Stirling horse tram

Stirling & Bridge of Allan Toastrack Horse Tram 8, Bridge of Allan

Our postcard comes from a local publisher, a Mr Bennett of St. Ninians and the Arcade, Kings Street, Stirling and was produced around 1910. It shows car 8 of the Stirling & Bridge of Allan tramways waiting to depart from the Bridge of Allan terminus.

This standard gauge horse tramway was built in only a couple of months and opened on 27th July 1874. It ran from Bridge of Allan, home of the annual Strathallan Games, just over three miles via Causewayhead, where the depot was situated, to King Street, Stirling (where the card publisher had his shop) and the terminus at Port Street. From 29th Jan 1898 an additional one mile of route operated from King Street to Weaver Row, St. Ninians.

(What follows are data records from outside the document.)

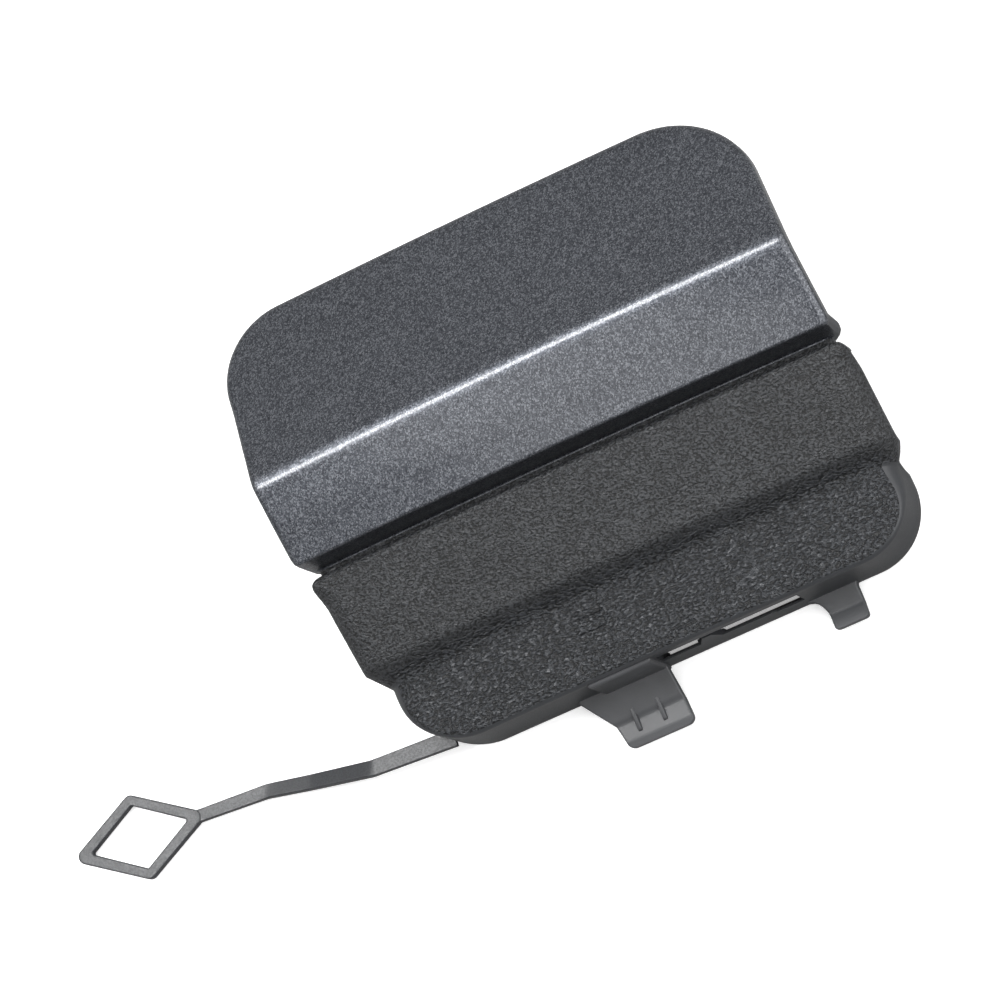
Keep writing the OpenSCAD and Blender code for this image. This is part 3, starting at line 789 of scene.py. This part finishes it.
def cut_slot(obj):
    for verts, faces in slot_cutters():
        mesh = bpy.data.meshes.new("slot_cutter")
        mesh.from_pydata([tuple(v) for v in placed(verts)], [], faces)
        mesh.materials.append(smooth)
        fix_normals(mesh)
        cutter = bpy.data.objects.new("slot_cutter", mesh)
        bpy.context.scene.collection.objects.link(cutter)
        mod = obj.modifiers.new("slot", "BOOLEAN")
        mod.operation = "DIFFERENCE"
        mod.solver = "EXACT"
        mod.object = cutter
        mod.material_mode = "TRANSFER"
        keep_modifiers(obj)
        bpy.data.objects.remove(cutter)
        bpy.data.meshes.remove(mesh)


def body_pieces():
    """The moulded body and its painted panel, cut from one closed surface along the groove's edge."""
    points, quads, tags = shell_mesh()
    mid = points[np.array(quads)].mean(axis=1)
    edge = groove_end - 0.9
    is_paint = np.array([t in ("face", "turn") and y > edge or t == "wall" and y > edge + 2.6
                         for t, y in zip(tags, mid[:, 1])])
    whole = bpy.data.meshes.new("moulded_body")
    whole.from_pydata([tuple(p) for p in placed(points, slanted=True)], [], quads)
    mats = [smooth, grain_low, grain_top, painted]
    for mat in mats:
        whole.materials.append(mat)
    kind = np.zeros(len(quads), int)
    for k, (tag, p) in enumerate(zip(tags, mid)):
        if is_paint[k]:
            kind[k] = 3
        elif tag == "face" or tag == "turn" and p[1] > fold_y:
            kind[k] = 1 if p[1] < (fold_y + fold_end) / 2 else 2
    whole.polygons.foreach_set("material_index", kind)
    whole.update()
    fix_normals(whole)
    obj = bpy.data.objects.new("moulded_body", whole)
    bpy.context.scene.collection.objects.link(obj)
    cut_slot(obj)
    panel = obj.copy()
    panel.data = obj.data.copy()
    panel.name = panel.data.name = "painted_panel"
    bpy.context.scene.collection.objects.link(panel)
    for piece, keep_paint in ((obj, False), (panel, True)):
        bm = bmesh.new()
        bm.from_mesh(piece.data)
        drop = [f for f in bm.faces if (f.material_index == 3) != keep_paint]
        bmesh.ops.delete(bm, geom=drop, context="FACES")
        bm.to_mesh(piece.data)
        bm.free()
        piece.data.shade_smooth()
        piece.data.set_sharp_from_angle(angle=math.radians(40))
        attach(piece, "root")
        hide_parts("cover")


def small_piece(name, parts, mat, round_by=0):
    verts, faces = parts
    obj = new_mesh(name, placed(verts), faces, mat)
    fix_normals(obj.data)
    if round_by:
        bevelled(obj, round_by)
    obj.data.shade_smooth()
    obj.data.set_sharp_from_angle(angle=math.radians(50))
    return obj


body_pieces()
small_piece("rear_ribs", rear_ribs(), smooth)
small_piece("snap_clips", snap_clips(), smooth, 0.3)
small_piece("lower_clips", joined(tongue() + tab()), lightened_clips)
small_piece("tether", tether(), strap_grain)
small_piece("mould_mark", mark(), grain_low)

# Camera, from the photograph's view
scene = bpy.context.scene
pitch, yaw, roll = math.radians(15), math.radians(13), math.radians(21.3)
focal, distance = 4567.0, 0.9
shift_right, shift_up = 64.8, 79.2
target = Vector((0, 2.5, 16.5)) * MM
right = Vector((math.cos(yaw), 0, -math.sin(yaw)))
up = Vector((math.sin(yaw) * math.sin(pitch), math.cos(pitch), math.cos(yaw) * math.sin(pitch)))
toward = right.cross(up)
cam_right = right * math.cos(roll) - up * math.sin(roll)
cam_up = right * math.sin(roll) + up * math.cos(roll)
look = (-toward * focal - cam_right * shift_right - cam_up * shift_up).normalized()
back = -look
side = cam_up.cross(back).normalized()
over = back.cross(side)
cam_data = bpy.data.cameras.new("camera")
picture_width = 1000
cam_data.sensor_width = 36
cam_data.lens = focal / picture_width * cam_data.sensor_width
cam = bpy.data.objects.new("camera", cam_data)
place = target + toward * distance
cam.matrix_world = Matrix(((side.x, over.x, back.x, place.x), (side.y, over.y, back.y, place.y),
                           (side.z, over.z, back.z, place.z), (0, 0, 0, 1)))
scene.collection.objects.link(cam)
scene.camera = cam


# Light
def lamp(name, direction, distance, size, power, colour=(1, 1, 1)):
    """A soft rectangular lamp that faces the object from a direction."""
    data = bpy.data.lights.new(name, "AREA")
    data.shape = "RECTANGLE"
    data.size, data.size_y = size
    data.energy = power
    data.color = colour
    obj = bpy.data.objects.new(name, data)
    d = Vector(direction).normalized()
    obj.location = Vector((0, 0, 0.02)) + d * distance
    obj.rotation_euler = d.to_track_quat("Z", "Y").to_euler()
    scene.collection.objects.link(obj)
    return obj


lamp("key", (-0.23, 0.30, 0.94), 1.2, (0.98, 0.20), 12.4)
lamp("front", (-0.25, -0.15, 0.97), 1.2, (2.6, 0.3), 3.9)
lamp("right", (0.80, -0.05, 0.60), 1.3, (2.4, 2.2), 34.0)
lamp("left", (-0.9, 0.2, 0.5), 1.4, (0.6, 0.6), 2.5)

# Floor and world
floor_mesh = bpy.data.meshes.new("floor")
floor_half = 3.0
corners = [(sx * floor_half, sy * floor_half, 0) for sx, sy in ((-1, -1), (1, -1), (1, 1), (-1, 1))]
floor_mesh.from_pydata(corners, [], [(0, 1, 2, 3)])
floor = bpy.data.objects.new("floor", floor_mesh)
floor.location.z = -0.0002
scene.collection.objects.link(floor)
floor_mat, tree, shader = material("floor_white", 0.7, specular=0.2)
grain = node(tree, "ShaderNodeTexNoise", Scale=40.0, Detail=2.0)
tree.links.new(coords(tree), grain.inputs["Vector"])
tree.links.new(span_of(tree, grain.outputs["Fac"], 0.3, 0.7, 0.66, 0.74), shader.inputs["Roughness"])
# The floor is pale to the camera, and grey to every other ray, reflections too
path = node(tree, "ShaderNodeLightPath")
glow = node(tree, "ShaderNodeMath", operation="MULTIPLY")
glow.inputs[1].default_value = 0.35
tree.links.new(path.outputs["Is Camera Ray"], glow.inputs[0])
shade = node(tree, "ShaderNodeMix", data_type="RGBA")
shade.inputs[6].default_value = (0.25, 0.25, 0.25, 1)
shade.inputs[7].default_value = (0.95, 0.95, 0.95, 1)
tree.links.new(path.outputs["Is Camera Ray"], shade.inputs[0])
tree.links.new(shade.outputs[2], shader.inputs["Base Color"])
shader.inputs["Emission Color"].default_value = (1, 1, 1, 1)
tree.links.new(glow.outputs[0], shader.inputs["Emission Strength"])
floor_mesh.materials.append(floor_mat)

world = bpy.data.worlds.new("studio")
world.use_nodes = True
scene.world = world
tree = world.node_tree
bg = tree.nodes["Background"]
path = node(tree, "ShaderNodeLightPath")
# The background is white to the camera and through clear material, and dimmer in reflections and as a light
seen = node(tree, "ShaderNodeMath", operation="MAXIMUM")
tree.links.new(path.outputs["Is Camera Ray"], seen.inputs[0])
tree.links.new(path.outputs["Is Transmission Ray"], seen.inputs[1])
tree.links.new(span_of(tree, seen.outputs[0], 0, 1, 0.45, 1.0), bg.inputs["Strength"])
bg.inputs["Color"].default_value = (1, 1, 1, 1)

scene.view_settings.view_transform = "Standard"
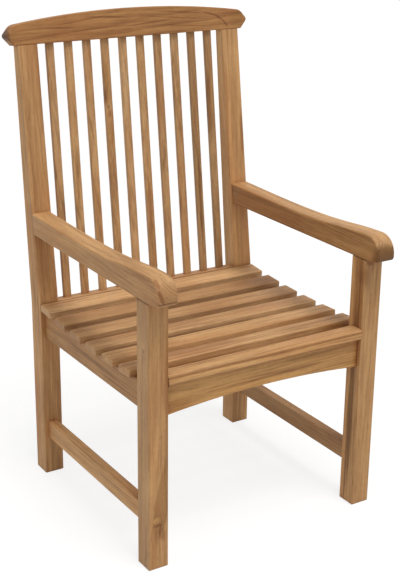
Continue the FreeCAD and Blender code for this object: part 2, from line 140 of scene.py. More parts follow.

Records about the rolling stock are very uncertain and conflicting. They were a complete mixed bag of mostly second-hand double-deck cars from other systems that were replacing their horse trams, including Glasgow, Edinburgh and Leith, and they were in a variety of liveries, although latterly red-brown and cream. Of the three original 1874 trams (two double-deck, one single-deck) from the Tramway Carriage & Works Company of Glasgow, one double-decker was destroyed in a depot fire in 1877 and was replaced from the same source. There were at least six toastrack trams. Three cars of 1885 were from an unknown, probably English source. Two cars were rebuilt from Edinburgh double-deckers in 1900 and 1902. Our car 8 was built in 1894 and seated 32, but its source is unknown.

In 1878 a Dickinson double-deck steam tram was briefly tried. There were several plans to electrify over the years, but the most promising proposal in 1913 from Balfour Beatty fell through as a result of the outbreak of the Great War. Also in 1913 ex-Edinburgh double-deck car 22 was fitted with a Commer petrol engine and ran well until the end of tramway days. Horse trams ran on the line until 5th Feb 1920 with the petrol car continuing on the St Ninians route until 20th May, when the tramway closed and was replaced by Stirling Corporation motor buses which had been running for the previous two years.